# Data excerpt:
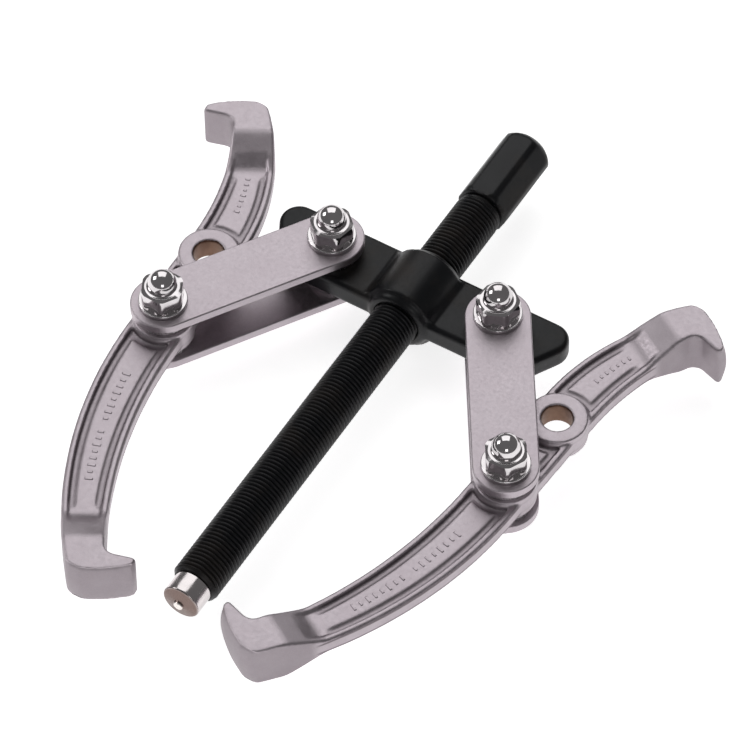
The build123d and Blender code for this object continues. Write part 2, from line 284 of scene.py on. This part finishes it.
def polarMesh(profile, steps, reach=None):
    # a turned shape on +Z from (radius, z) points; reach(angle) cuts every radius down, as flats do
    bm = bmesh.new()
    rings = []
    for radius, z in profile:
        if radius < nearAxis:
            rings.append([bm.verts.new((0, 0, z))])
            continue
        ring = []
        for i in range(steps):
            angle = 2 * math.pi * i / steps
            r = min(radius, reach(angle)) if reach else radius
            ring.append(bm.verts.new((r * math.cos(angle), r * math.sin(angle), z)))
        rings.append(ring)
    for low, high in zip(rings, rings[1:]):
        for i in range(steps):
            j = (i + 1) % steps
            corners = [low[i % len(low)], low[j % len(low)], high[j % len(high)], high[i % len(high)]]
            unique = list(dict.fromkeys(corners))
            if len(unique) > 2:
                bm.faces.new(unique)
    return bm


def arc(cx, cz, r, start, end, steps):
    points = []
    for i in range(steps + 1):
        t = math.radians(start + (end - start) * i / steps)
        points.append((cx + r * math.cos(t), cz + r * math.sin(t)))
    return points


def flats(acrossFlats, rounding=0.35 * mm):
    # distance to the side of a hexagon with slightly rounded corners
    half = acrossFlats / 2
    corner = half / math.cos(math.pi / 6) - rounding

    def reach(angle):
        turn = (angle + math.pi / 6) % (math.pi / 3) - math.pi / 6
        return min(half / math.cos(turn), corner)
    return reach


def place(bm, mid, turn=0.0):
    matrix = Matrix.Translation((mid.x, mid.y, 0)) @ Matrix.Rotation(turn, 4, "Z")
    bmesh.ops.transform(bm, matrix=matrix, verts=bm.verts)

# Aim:
Return a word-for-word copy of the lines from the beginning of the listing to the line holding "corner = half", both kept.

# Completed exercise:
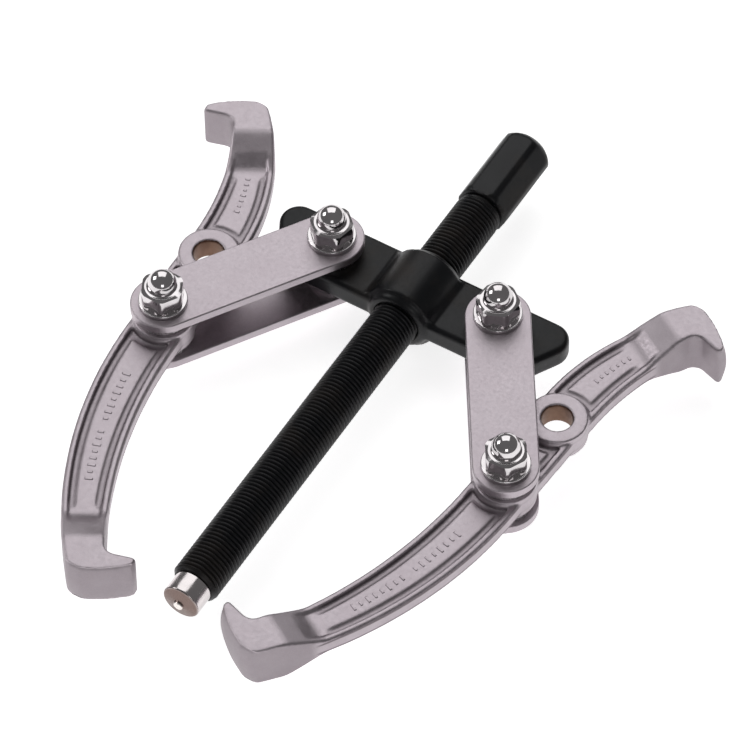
The build123d and Blender code for this object continues. Write part 2, from line 284 of scene.py on. This part finishes it.
def polarMesh(profile, steps, reach=None):
    # a turned shape on +Z from (radius, z) points; reach(angle) cuts every radius down, as flats do
    bm = bmesh.new()
    rings = []
    for radius, z in profile:
        if radius < nearAxis:
            rings.append([bm.verts.new((0, 0, z))])
            continue
        ring = []
        for i in range(steps):
            angle = 2 * math.pi * i / steps
            r = min(radius, reach(angle)) if reach else radius
            ring.append(bm.verts.new((r * math.cos(angle), r * math.sin(angle), z)))
        rings.append(ring)
    for low, high in zip(rings, rings[1:]):
        for i in range(steps):
            j = (i + 1) % steps
            corners = [low[i % len(low)], low[j % len(low)], high[j % len(high)], high[i % len(high)]]
            unique = list(dict.fromkeys(corners))
            if len(unique) > 2:
                bm.faces.new(unique)
    return bm


def arc(cx, cz, r, start, end, steps):
    points = []
    for i in range(steps + 1):
        t = math.radians(start + (end - start) * i / steps)
        points.append((cx + r * math.cos(t), cz + r * math.sin(t)))
    return points


def flats(acrossFlats, rounding=0.35 * mm):
    # distance to the side of a hexagon with slightly rounded corners
    half = acrossFlats / 2
    corner = half / math.cos(math.pi / 6) - rounding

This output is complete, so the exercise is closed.